Prompt: Extract, word for word, every line from the one containing "for side in" through the one containing "before = set(bpy.data.objects)", with both end lines kept.

(Rows from a 3D modeling dataset)
==*==

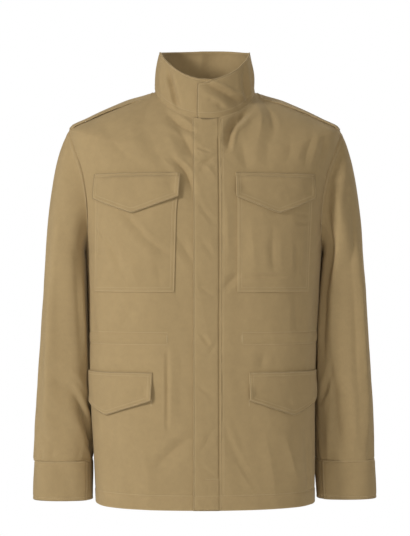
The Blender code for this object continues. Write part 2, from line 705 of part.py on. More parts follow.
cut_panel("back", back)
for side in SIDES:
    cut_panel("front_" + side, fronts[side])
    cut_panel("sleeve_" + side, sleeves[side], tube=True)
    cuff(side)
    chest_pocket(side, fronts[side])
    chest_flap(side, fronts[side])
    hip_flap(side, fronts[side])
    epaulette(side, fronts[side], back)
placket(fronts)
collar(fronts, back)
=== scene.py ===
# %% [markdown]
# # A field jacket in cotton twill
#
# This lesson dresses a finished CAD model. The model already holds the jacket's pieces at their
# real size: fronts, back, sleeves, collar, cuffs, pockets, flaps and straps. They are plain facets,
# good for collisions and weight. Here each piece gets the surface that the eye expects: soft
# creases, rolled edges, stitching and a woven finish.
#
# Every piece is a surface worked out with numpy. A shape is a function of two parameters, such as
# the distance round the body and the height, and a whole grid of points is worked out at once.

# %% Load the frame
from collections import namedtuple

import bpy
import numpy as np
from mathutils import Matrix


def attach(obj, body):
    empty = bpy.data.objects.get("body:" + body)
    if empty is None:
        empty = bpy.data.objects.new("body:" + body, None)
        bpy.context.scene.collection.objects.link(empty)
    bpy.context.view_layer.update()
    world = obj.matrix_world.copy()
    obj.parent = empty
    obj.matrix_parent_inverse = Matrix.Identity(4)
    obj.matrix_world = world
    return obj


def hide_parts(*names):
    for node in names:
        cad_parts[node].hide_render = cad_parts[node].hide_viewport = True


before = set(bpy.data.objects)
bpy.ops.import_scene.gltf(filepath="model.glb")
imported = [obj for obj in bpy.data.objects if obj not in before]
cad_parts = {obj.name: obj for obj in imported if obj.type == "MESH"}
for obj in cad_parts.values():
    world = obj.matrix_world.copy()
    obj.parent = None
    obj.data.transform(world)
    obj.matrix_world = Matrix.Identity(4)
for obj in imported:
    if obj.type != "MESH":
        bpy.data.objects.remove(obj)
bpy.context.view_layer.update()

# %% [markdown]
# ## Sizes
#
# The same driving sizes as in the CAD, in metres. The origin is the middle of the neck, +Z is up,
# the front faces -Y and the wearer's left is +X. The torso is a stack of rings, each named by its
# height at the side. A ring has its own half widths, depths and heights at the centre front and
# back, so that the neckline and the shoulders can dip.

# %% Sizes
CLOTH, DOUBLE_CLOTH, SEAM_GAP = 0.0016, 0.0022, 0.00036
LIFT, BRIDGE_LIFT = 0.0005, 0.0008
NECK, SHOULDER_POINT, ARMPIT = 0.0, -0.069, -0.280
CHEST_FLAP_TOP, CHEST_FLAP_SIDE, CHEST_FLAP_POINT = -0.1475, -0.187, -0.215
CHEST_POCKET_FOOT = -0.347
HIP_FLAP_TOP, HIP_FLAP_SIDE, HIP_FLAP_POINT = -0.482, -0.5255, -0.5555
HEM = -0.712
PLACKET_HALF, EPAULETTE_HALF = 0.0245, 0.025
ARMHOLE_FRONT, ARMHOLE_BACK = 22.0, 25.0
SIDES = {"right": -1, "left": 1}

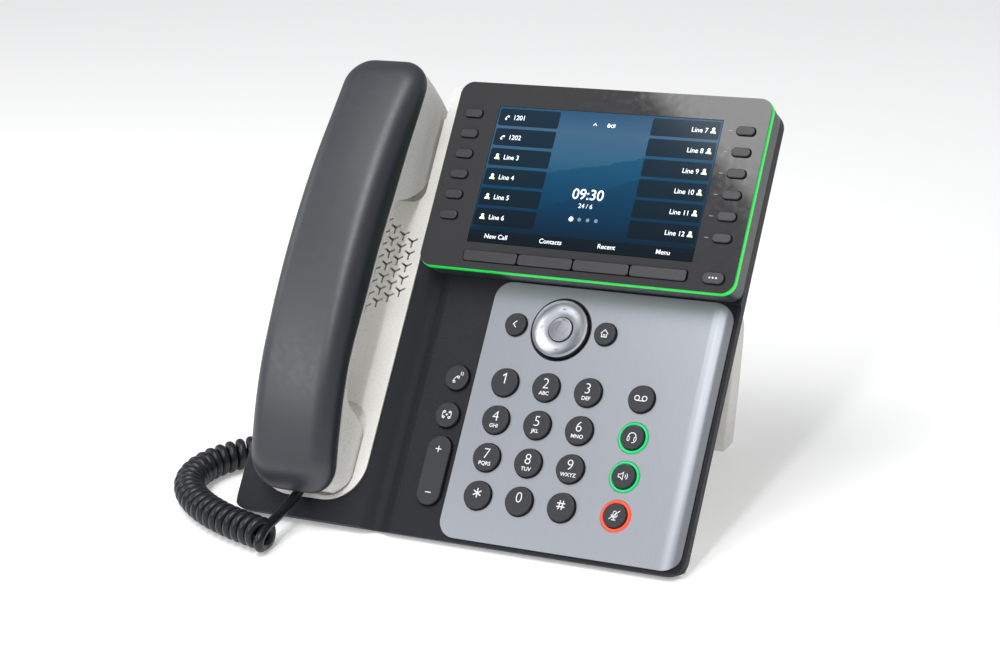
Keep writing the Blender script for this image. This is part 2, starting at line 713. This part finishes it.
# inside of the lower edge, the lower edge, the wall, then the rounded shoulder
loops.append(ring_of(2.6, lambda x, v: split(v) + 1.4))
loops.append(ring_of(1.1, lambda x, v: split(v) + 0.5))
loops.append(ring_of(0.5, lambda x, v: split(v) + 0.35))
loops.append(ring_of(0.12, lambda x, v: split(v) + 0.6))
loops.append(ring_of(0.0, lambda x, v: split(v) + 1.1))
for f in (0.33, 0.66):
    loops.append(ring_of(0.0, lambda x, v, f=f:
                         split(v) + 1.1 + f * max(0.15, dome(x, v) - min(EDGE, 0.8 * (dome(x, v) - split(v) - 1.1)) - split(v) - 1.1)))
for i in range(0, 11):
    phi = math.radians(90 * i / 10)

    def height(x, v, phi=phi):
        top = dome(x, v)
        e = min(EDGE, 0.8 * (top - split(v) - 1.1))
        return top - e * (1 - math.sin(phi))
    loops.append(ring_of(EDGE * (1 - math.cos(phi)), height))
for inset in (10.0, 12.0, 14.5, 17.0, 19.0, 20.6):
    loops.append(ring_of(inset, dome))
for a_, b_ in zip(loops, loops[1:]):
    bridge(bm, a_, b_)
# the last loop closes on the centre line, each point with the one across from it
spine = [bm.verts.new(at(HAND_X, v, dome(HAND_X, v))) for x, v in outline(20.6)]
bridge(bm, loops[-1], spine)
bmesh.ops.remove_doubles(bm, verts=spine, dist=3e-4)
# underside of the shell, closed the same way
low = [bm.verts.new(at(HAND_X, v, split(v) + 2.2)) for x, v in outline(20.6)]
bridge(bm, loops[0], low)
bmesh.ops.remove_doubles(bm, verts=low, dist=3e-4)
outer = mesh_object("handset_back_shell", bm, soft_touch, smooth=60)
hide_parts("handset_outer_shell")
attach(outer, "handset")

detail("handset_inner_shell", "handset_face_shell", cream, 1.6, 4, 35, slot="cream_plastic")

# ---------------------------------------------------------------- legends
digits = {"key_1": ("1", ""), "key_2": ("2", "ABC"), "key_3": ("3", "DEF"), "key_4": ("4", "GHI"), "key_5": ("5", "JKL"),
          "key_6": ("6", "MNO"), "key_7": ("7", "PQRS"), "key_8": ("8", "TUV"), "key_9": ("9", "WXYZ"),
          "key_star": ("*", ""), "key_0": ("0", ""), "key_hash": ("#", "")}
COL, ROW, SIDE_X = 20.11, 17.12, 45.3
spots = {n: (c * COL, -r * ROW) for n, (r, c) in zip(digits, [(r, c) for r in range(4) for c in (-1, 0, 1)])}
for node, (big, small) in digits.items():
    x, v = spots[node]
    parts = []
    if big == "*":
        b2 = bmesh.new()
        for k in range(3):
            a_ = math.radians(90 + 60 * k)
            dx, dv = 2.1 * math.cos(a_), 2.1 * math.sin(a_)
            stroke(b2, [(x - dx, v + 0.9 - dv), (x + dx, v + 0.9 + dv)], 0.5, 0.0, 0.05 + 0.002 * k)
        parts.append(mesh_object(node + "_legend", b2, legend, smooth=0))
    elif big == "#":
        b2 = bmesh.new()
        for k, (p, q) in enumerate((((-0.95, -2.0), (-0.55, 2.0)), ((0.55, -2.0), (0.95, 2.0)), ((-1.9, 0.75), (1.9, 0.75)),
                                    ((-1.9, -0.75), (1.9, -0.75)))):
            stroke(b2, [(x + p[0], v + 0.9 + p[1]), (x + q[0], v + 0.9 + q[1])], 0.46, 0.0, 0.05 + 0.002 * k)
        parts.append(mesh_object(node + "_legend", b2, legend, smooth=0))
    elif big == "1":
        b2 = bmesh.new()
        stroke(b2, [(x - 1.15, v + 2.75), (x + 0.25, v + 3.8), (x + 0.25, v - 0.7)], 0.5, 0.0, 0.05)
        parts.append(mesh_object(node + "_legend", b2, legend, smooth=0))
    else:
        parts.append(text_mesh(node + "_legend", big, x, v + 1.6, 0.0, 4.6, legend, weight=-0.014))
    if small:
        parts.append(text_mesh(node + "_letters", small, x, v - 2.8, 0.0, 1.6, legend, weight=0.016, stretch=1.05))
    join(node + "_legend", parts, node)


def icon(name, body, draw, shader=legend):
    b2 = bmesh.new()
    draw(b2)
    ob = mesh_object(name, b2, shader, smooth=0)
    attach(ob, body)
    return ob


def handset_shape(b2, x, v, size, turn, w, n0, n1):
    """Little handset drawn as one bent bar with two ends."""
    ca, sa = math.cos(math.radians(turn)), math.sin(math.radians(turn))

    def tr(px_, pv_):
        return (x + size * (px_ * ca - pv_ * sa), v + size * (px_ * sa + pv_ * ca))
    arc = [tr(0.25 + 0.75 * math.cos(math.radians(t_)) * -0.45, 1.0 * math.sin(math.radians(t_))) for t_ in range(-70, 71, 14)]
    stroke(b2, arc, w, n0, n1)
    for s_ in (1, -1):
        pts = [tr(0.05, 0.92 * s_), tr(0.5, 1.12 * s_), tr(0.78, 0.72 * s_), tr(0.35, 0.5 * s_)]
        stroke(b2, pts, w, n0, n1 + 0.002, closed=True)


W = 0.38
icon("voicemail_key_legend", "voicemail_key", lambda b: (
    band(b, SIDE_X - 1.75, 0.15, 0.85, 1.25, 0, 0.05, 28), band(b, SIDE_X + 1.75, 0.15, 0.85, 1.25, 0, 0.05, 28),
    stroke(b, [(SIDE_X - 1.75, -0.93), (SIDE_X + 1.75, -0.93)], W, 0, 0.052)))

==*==

Expected answer:
for side in SIDES:
    cut_panel("front_" + side, fronts[side])
    cut_panel("sleeve_" + side, sleeves[side], tube=True)
    cuff(side)
    chest_pocket(side, fronts[side])
    chest_flap(side, fronts[side])
    hip_flap(side, fronts[side])
    epaulette(side, fronts[side], back)
placket(fronts)
collar(fronts, back)
=== scene.py ===
# %% [markdown]
# # A field jacket in cotton twill
#
# This lesson dresses a finished CAD model. The model already holds the jacket's pieces at their
# real size: fronts, back, sleeves, collar, cuffs, pockets, flaps and straps. They are plain facets,
# good for collisions and weight. Here each piece gets the surface that the eye expects: soft
# creases, rolled edges, stitching and a woven finish.
#
# Every piece is a surface worked out with numpy. A shape is a function of two parameters, such as
# the distance round the body and the height, and a whole grid of points is worked out at once.

# %% Load the frame
from collections import namedtuple

import bpy
import numpy as np
from mathutils import Matrix


def attach(obj, body):
    empty = bpy.data.objects.get("body:" + body)
    if empty is None:
        empty = bpy.data.objects.new("body:" + body, None)
        bpy.context.scene.collection.objects.link(empty)
    bpy.context.view_layer.update()
    world = obj.matrix_world.copy()
    obj.parent = empty
    obj.matrix_parent_inverse = Matrix.Identity(4)
    obj.matrix_world = world
    return obj


def hide_parts(*names):
    for node in names:
        cad_parts[node].hide_render = cad_parts[node].hide_viewport = True


before = set(bpy.data.objects)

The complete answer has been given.